Impressions, April 2009.... Embracing the Horror

Those nice kids in Ft Collins in a Metal Band the world has seen before and will see again. Industrial clothes from the 1990s. Fishnets and gas masks and long haired friendly guys. Underage goth chicks with makeup. That lady talking about sex with models. We are all musicians. The friend who lived in New York and started to like it. Would you like to smoke a clove cigarette in the parking lot of this grill and bar with live music where the Indians once hunted the Buffalo?

That librarian who reads me stories.

There is a drunk twenty-something asleep in a car outside of your house where children play and neighborhood ordinances oblige you to mow the lawn. Vomiting. A guitar in a car. The strength to endure the dreams of young Americans getting less young and throwing themselves at you. We doubled our income by getting a hotter merch girl.

Two rocks in your left shoe in the bathroom at the Safeway with a Starbucks whose black coffee is undrinkable. Beef is cheap and big. The rain brings green grass in the high desert. The great plains and the place to drive off-road vechicles through trails carved out of prarie dog. Someone has a job to mow the green grass in front of the strip mall in the high desert. They are going to Dam the Cache La Poudre River so you can have a job building a lawn mower to cut the green grass in front of a strip mall in a high desert.

You're laid off, here is a sharpie and a piece of carboard. Go find an intersection with a traffic light and start talking about God. That Iraq Vet has a substance abuse problem. She doesn't look as good with her clothes taken off.

People who make ends meet have more than one job. People whose cell phones get turned off don't have any jobs. People who go out to eat whenever they want and order whatever they want and drink heartily and wear nice clothes and gaze into each others' eyes are mysterious.

Instead of helping kids with homework or asking about their day parents are always single and they get extra jobs. Rich idealists from Vail approach the Mississippi delta with colonial intentions.
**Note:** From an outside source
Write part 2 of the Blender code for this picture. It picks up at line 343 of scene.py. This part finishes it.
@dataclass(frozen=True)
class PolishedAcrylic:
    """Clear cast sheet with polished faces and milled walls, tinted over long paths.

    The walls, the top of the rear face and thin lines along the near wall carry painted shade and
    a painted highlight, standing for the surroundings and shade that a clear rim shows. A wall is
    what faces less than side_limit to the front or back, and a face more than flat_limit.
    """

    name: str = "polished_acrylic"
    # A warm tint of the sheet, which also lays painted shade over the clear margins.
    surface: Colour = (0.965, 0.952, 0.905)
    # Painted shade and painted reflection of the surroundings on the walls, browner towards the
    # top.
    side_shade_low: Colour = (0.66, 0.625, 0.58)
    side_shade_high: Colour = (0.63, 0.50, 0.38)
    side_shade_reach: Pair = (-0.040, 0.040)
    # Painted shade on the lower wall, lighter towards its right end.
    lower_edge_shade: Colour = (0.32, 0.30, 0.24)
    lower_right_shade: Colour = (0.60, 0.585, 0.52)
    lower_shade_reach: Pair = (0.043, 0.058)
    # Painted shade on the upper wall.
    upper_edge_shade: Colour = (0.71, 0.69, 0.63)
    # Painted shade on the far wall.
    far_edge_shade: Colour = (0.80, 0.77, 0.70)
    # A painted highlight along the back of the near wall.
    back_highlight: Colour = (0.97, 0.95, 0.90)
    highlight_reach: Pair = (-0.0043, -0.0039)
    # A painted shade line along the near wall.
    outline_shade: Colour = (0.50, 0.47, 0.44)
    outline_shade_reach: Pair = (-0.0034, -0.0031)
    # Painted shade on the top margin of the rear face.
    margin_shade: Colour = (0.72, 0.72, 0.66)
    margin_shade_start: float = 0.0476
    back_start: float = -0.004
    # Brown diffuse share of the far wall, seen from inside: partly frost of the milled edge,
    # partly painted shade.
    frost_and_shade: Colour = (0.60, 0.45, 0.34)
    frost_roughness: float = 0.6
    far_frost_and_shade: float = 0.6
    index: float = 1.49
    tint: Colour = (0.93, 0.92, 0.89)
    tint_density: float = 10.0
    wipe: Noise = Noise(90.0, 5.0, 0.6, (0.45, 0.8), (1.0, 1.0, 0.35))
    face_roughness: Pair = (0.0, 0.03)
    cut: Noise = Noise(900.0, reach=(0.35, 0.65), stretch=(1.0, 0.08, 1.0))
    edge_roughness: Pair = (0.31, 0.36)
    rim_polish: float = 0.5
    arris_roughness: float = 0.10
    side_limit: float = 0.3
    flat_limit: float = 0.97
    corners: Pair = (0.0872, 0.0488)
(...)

Low wage fuckups and refugees from decaying industry seek asylum in the teaching profession. Teachers are hired on the basis of their willingness to work for free as unpaid social workers so parents can work extra jobs for low wages as corporations report record profits and rich shareholders value their "democratizing" influence in the economy. Teachers don't go out with their husbands because they are tired. What America really needs right now is 10-15 extra unpaid hours of work a week for teachers who wake up at 6 am and are too tired to go out with their husbands. Otherwise they are selfish, badddddd, teachers. Who should be paid less. My company lost billions of dollars of money that never actually existed. We are "too big to fail". Give me money you fucking taxpayers. How dare you question my existence.

The court TV program is loud at the laundromat. Are its decisions really legally binding? Are those actors getting paid to debase themselves or are ordinary people so desperate they are signing up for that kind of stuff? Guys in their 40s are on social networking sites offering money and shelter to young women with ex-husbands in exchange for sex. A gay teenager just committeed suicide and your step dad is an abusive Christian Fundamentalist.
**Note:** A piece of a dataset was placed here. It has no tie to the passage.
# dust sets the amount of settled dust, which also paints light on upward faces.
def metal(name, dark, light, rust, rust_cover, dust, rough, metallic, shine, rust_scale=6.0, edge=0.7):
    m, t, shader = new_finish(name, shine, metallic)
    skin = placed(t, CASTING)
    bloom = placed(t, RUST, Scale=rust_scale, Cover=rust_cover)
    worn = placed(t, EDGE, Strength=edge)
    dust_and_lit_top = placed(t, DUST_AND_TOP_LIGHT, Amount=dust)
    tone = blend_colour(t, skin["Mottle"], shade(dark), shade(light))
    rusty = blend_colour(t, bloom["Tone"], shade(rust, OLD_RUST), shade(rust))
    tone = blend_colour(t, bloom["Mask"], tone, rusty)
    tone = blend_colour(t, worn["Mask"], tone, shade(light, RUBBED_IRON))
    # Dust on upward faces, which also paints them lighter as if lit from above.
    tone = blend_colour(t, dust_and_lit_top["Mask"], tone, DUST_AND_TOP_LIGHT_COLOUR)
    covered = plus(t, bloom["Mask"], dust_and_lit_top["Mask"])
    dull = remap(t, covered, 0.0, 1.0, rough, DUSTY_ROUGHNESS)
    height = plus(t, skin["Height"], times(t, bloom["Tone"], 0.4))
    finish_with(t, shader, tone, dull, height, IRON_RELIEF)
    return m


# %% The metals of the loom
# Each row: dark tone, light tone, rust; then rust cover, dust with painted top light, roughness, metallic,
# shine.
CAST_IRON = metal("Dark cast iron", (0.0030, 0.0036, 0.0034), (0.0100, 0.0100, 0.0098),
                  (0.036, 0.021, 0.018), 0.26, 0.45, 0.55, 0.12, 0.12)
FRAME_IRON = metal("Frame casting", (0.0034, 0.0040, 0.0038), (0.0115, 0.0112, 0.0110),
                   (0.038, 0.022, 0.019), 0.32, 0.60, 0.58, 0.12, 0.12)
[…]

We need more troops. The national guard recruiting ad has pictures of people helping out flood victims. You need to work for free as an unpaid apprentice for 60 hours a week. You didn't finish college, but at least you can invest a few more thousand dollars into some real estate job, training, and a license before you start to get paid some months from now. No one gets paid to train at a job anymore.

Make sure those limes aren't dry. God damn it if there is one thing we don't need right now it's dry limes stuck on the rim of a plastic cup with iced tea in it. Let's get some fresh limes. Wet in their own juice, for a Change I Can Believe In.

I expect a 3.5 star level of service at the 2 star restaurant I can now afford to eat at. I don't care if you are the only person here. It's very important for you to tell me about Specials your cook doesn't have while you're answering the phone to take a delivery order as that other guy's food gets cold sitting on the counter in the kitchen that doesn't have heat lamps. There is a new payroll company and I anticipate "excitement" when the checks Finally Arrive. The sky is grey and the leaves are dead and the birds are grey or black and flying away from me.

Shower or sleep? Sleep or eat? Eat or shower?

Miley has a new blog. She put pictures up on myspace. She is talking about stuff. Holy shit. I want to fuck that sixteen year old. Put some more lipstick on, baby.

You're hair is thinning and you live in this suburb. You are thinking about deviant sex. Sex with the wrong gender. Abusive sex. You want to hit people with your hand because people have hit you with their hands and with their words your whole life. No one cares about your day. Your day doesn't matter. MILEY's day mattes you fucking retard. You can pay some guy to hear about your day and analyze your pathologies. Even give you some more perscription drugs to pass into the next city's water supply. But health insurance doesn't sign up people with pre-existing mental problems.

A serial killer from the internet nicknamed "Giggles". A Christian security guard at a strip mall from the early 2000s who used to go to swingers' nights. Punk rockers spray painting obsenities in the parking lot. Nostalgia... what are we doing with our lives?